Progress still needed in Essex Police custody
Essex Police must do more to improve its custody arrangements despite its strong commitment to learning from its failings, an inspection has found.
Essex Police must do more to improve its custody arrangements despite its strong commitment to learning from its failings, an inspection has found. A 2013 review of the forces custody suites was marred by staff shortages and an estate in need of refurbishment. On Friday (August 11), HM Inspectorate of Prisons (HMIP) revealed that four suites have been closed permanently and conditions in newer facilities have become very good. Staff continue to treat detainees well and with due sensitivity, and the force does all it can to ensure detainees are safely released from custody. Essex Police is also the first force in the country where management of use of force in custody was not highlighted as an area of concern. However, the inspection found many older buildings have failed to improve and some contain potential ligature points in need of attention.
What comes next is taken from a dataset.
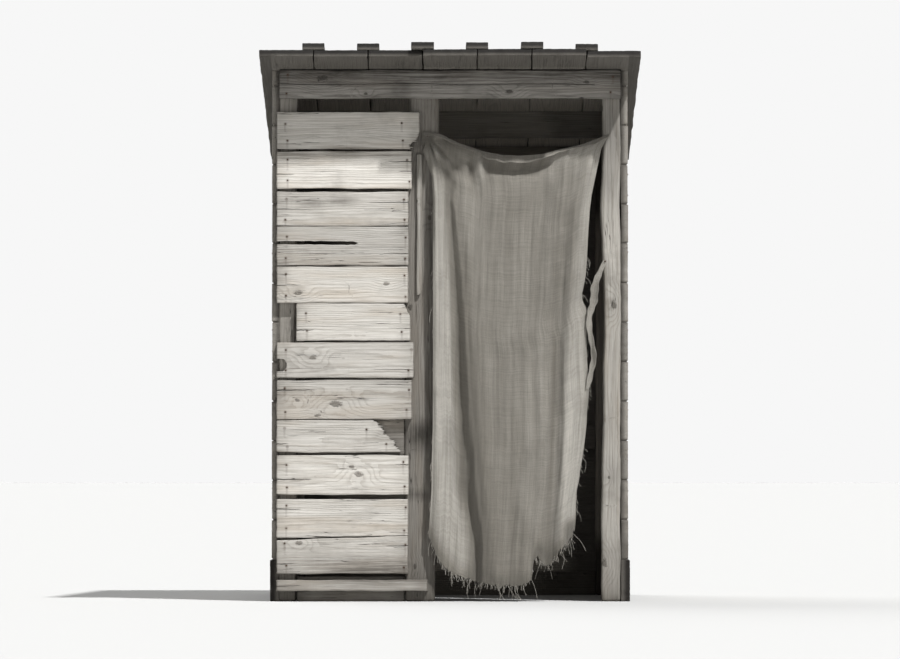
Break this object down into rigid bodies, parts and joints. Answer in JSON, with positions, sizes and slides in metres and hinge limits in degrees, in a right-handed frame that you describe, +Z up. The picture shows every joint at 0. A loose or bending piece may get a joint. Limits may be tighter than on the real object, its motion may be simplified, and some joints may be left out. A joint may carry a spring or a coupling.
{
  "type": "wooden outhouse",
  "caption": "Small outhouse of rough boards on a post frame, with a lean-to batten roof and a cloth hung in its doorway.",
  "frame": {"origin": "on the ground, under the middle of the roof", "axes": "+Z up, along the height; +Y from the doorway to the rear; +X to the right as seen from the doorway side"},
  "size_m": [1.37, 1.5596, 2.0159],
  "materials": {
    "frame_timber": "rough-sawn, weathered",
    "wall_board": "rough-sawn, bleached silver grey",
    "dark_board": "rough-sawn, weathered dark",
    "base_plank": "rough-sawn, damp and dark",
    "roof_board": "rough-sawn, weathered dark grey",
    "sackcloth": "coarse plain weave, worn"
  },
  "bodies": {
    "root": {"corner_post_front_left": "frame_timber", "corner_post_front_right": "frame_timber", "corner_post_rear_left": "frame_timber", "corner_post_rear_right": "frame_timber", "door_post": "frame_timber", "front_plate": "frame_timber", "rear_plate": "frame_timber", "left_roof_rail": "frame_timber", "right_roof_rail": "frame_timber", "roof_purlin": "frame_timber", "left_girt": "frame_timber", "right_girt": "frame_timber", "rear_girt": "frame_timber", "front_girt": "frame_timber", "left_sill": "frame_timber", "right_sill": "frame_timber", "rear_sill": "frame_timber", "front_sill": "frame_timber", "left_base_plank": "base_plank", "right_base_plank": "base_plank", "rear_base_plank": "base_plank", "left_wall_boards": "wall_board", "right_wall_boards": "wall_board", "rear_wall_boards": "wall_board", "header_board": "dark_board", "front_bottom_strip": "wall_board", "front_board_01": "wall_board", "front_board_02": "wall_board", "front_board_03": "wall_board", "front_board_04": "wall_board", "front_board_05": "wall_board", "front_board_06": "wall_board", "front_board_07": "wall_board", "front_board_08": "wall_board", "front_board_09": "wall_board", "front_board_10": "wall_board", "front_board_11": "wall_board", "front_board_12": "wall_board", "roof_boards": "roof_board", "roof_battens": "roof_board", "curtain": "sackcloth"}
  },
  "joints": []
}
The force is burdened by an overly bureaucratic and complex IT system, which has led to delays in releasing people and processing returnees from bail. It is also not fully compliant with custody procedures under the Police and Criminal Evidence Act 1984 (PACE). HM Chief Inspector of Prisons Peter Clarke has asked Essex Police to address these issues and reduce the number of people it holds under mental health legislation. Mr Clarke said he was impressed by the forces willingness to learn from past scrutiny. It has already requested a peer review of its custody facilities from two other forces and is acting on its recommendations. In a joint statement with HM Inspectorate of Constabulary Dru Sharpling, Mr Clarke said: While our own findings showed some progress in most areas, the internal work already being carried out reassured us that Essex Police had a strong commitment to improving further the treatment and conditions for detainees held in its custody. Deputy Chief Constable BJ Harrington said: This is a positive report which demonstrates our strong commitment to the treatment and conditions experienced by people in our custody, particularly vulnerable people. Anyone brought into our custody is in our care and we hold that duty in the highest of priorities. In Essex we have a mix of new custody facilities designed to the highest specifications and an ageing estate which needs significant and regular maintenance. Action to remedy the issues found in the report had already been identified and begun prior to the unannounced inspection.